* [Your goal]: Find each line with the string "scene" and report it.

* [Stored data]:
---
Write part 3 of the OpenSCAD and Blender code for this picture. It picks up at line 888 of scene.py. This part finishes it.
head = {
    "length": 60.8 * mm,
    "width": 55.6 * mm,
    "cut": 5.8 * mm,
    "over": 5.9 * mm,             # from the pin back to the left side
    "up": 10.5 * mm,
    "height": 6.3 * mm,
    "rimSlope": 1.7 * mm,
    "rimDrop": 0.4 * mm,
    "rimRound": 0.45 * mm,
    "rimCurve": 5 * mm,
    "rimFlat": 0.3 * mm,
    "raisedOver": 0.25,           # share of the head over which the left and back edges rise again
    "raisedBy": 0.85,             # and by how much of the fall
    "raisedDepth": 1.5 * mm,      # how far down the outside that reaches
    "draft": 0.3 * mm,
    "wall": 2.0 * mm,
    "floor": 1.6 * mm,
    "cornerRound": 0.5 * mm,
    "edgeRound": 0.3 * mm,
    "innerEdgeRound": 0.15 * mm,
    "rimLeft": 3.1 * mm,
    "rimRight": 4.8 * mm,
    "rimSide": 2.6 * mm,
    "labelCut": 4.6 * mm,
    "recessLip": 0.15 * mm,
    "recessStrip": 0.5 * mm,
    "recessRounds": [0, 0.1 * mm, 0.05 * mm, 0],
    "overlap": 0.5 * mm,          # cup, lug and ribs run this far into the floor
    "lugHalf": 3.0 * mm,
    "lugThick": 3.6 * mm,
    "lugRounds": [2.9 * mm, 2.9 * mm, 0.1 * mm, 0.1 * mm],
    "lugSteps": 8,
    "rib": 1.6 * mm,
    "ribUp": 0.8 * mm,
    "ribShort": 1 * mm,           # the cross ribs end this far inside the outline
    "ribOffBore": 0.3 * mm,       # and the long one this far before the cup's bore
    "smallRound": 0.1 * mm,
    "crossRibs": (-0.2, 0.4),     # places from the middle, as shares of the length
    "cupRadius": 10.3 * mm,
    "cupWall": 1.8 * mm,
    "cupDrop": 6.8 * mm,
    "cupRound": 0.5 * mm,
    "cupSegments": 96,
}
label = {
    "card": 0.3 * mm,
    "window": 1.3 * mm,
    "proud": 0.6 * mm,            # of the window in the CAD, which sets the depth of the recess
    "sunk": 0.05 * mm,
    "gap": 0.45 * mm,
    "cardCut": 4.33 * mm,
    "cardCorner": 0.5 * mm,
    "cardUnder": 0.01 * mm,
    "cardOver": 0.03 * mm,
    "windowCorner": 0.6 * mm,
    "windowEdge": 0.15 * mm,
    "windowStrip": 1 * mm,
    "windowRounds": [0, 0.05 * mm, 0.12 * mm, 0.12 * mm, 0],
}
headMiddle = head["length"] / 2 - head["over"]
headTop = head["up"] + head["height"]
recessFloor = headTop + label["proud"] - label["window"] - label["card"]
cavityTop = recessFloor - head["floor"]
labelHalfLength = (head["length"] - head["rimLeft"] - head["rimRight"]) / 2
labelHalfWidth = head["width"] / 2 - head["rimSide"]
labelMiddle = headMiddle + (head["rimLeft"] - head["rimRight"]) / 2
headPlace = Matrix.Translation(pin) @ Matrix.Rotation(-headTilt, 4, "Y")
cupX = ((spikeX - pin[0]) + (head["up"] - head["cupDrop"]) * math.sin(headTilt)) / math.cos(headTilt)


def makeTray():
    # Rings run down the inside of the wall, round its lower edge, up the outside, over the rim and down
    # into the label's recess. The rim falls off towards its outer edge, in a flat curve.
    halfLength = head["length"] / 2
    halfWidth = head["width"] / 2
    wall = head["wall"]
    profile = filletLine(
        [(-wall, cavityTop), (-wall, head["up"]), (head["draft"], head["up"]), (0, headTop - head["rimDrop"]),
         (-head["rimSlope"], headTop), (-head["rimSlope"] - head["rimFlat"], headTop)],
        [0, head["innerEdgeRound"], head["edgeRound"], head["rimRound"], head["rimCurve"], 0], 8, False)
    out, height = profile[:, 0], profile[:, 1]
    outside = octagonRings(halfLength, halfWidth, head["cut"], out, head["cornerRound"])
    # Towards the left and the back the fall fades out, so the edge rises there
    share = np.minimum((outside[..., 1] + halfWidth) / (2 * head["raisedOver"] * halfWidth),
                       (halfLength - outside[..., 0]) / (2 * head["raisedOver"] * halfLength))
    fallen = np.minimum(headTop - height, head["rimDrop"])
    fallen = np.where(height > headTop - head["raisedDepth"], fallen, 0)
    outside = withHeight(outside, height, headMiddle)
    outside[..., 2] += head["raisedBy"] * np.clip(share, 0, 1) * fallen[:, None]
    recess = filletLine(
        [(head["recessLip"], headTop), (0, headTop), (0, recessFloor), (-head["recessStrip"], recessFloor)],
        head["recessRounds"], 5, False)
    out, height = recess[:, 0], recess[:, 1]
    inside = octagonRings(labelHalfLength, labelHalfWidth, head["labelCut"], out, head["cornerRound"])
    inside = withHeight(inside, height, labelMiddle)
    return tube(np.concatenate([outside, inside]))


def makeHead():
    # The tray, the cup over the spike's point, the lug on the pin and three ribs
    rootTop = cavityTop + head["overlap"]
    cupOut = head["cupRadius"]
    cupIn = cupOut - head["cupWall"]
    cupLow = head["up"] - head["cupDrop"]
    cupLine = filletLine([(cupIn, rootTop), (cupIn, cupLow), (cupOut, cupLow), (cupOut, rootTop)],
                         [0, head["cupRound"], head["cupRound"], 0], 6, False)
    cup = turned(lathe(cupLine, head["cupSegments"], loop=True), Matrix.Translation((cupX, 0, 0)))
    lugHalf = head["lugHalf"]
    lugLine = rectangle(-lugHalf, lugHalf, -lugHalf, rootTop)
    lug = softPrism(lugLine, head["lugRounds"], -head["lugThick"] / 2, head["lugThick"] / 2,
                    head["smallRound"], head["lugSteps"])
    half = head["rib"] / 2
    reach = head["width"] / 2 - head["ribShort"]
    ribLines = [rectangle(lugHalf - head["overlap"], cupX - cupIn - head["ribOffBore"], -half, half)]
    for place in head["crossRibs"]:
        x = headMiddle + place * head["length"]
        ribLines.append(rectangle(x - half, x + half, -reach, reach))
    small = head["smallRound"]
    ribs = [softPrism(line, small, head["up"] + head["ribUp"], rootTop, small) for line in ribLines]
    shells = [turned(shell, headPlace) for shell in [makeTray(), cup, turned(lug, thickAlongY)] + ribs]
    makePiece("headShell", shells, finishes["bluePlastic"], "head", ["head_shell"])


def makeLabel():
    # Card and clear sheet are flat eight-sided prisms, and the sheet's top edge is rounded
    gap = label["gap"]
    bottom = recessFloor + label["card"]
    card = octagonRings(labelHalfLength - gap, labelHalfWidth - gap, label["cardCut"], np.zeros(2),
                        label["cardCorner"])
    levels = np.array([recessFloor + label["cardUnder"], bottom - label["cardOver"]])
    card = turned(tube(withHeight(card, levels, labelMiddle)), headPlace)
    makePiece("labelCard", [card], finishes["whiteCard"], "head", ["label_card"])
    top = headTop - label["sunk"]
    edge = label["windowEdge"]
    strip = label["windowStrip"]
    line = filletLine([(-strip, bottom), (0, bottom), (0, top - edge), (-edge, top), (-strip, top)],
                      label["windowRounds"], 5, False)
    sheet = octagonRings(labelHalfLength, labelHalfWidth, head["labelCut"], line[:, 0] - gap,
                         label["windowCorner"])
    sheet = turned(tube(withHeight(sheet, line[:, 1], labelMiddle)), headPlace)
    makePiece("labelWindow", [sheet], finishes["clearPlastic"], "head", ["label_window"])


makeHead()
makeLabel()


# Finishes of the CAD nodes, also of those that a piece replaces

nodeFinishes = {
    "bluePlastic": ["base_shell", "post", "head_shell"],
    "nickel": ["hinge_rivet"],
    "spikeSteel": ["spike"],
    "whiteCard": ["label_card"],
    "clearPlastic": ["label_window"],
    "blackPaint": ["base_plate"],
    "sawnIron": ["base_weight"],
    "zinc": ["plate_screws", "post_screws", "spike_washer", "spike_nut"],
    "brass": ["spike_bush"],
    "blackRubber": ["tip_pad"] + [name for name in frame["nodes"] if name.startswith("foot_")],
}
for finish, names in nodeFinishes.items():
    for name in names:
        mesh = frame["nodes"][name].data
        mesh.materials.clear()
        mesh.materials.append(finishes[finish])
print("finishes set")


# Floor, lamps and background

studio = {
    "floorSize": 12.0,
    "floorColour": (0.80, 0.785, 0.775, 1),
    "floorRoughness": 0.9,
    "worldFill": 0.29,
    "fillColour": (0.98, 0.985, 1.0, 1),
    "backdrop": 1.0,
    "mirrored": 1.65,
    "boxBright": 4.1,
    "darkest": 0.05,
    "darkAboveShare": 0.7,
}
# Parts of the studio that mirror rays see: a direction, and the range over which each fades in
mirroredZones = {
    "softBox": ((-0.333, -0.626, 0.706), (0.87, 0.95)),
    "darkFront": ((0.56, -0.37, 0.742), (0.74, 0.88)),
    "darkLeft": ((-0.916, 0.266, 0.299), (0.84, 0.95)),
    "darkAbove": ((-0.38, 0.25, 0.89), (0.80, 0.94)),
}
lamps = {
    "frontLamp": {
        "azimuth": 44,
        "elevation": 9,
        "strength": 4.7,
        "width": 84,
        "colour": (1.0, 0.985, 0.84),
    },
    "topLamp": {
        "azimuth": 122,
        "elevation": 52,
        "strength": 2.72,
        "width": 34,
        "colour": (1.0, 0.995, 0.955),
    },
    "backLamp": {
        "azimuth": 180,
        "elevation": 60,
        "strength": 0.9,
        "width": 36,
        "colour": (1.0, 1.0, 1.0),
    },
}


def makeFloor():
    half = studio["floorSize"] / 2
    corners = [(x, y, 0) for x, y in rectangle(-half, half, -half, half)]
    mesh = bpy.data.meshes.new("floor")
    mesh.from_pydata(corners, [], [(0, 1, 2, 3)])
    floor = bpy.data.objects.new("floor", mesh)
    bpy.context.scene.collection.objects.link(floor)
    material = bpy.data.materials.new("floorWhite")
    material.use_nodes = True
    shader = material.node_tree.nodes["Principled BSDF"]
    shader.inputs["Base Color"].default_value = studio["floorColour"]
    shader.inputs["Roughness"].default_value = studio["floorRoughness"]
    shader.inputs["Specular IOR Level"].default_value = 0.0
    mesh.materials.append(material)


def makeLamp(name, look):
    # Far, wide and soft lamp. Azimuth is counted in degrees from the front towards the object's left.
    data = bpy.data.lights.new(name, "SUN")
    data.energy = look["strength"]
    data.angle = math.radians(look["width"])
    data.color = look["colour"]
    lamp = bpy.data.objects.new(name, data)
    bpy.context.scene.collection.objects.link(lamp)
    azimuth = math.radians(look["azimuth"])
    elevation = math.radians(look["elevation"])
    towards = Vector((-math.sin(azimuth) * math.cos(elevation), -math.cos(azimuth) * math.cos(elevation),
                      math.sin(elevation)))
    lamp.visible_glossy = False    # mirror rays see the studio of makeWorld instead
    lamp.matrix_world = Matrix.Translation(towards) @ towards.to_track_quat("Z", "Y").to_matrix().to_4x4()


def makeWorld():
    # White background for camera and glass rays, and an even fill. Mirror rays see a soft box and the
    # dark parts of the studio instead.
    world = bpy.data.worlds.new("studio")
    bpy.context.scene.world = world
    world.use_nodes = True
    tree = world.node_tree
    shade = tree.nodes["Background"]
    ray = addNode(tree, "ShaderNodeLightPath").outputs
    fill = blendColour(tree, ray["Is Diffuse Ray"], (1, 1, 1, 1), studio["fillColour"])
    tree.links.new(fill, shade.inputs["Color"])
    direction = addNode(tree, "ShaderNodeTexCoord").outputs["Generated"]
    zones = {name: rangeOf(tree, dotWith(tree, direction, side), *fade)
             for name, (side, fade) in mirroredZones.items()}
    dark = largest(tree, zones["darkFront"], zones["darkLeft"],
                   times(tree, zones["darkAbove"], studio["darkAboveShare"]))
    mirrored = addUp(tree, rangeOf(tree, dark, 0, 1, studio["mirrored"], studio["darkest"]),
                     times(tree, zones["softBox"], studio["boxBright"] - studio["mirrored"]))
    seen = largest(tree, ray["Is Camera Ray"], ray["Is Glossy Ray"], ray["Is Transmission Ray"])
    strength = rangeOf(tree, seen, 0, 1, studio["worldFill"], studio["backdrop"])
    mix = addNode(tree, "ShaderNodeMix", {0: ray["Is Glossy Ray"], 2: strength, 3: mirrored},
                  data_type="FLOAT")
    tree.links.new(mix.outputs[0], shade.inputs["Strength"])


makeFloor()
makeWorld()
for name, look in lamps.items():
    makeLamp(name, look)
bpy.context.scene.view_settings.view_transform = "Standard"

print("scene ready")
---
* [Finished exercise]:
Write part 3 of the OpenSCAD and Blender code for this picture. It picks up at line 888 of scene.py. This part finishes it.
    bpy.context.scene.collection.objects.link(floor)
    bpy.context.scene.collection.objects.link(lamp)
    bpy.context.scene.world = world
bpy.context.scene.view_settings.view_transform = "Standard"
print("scene ready")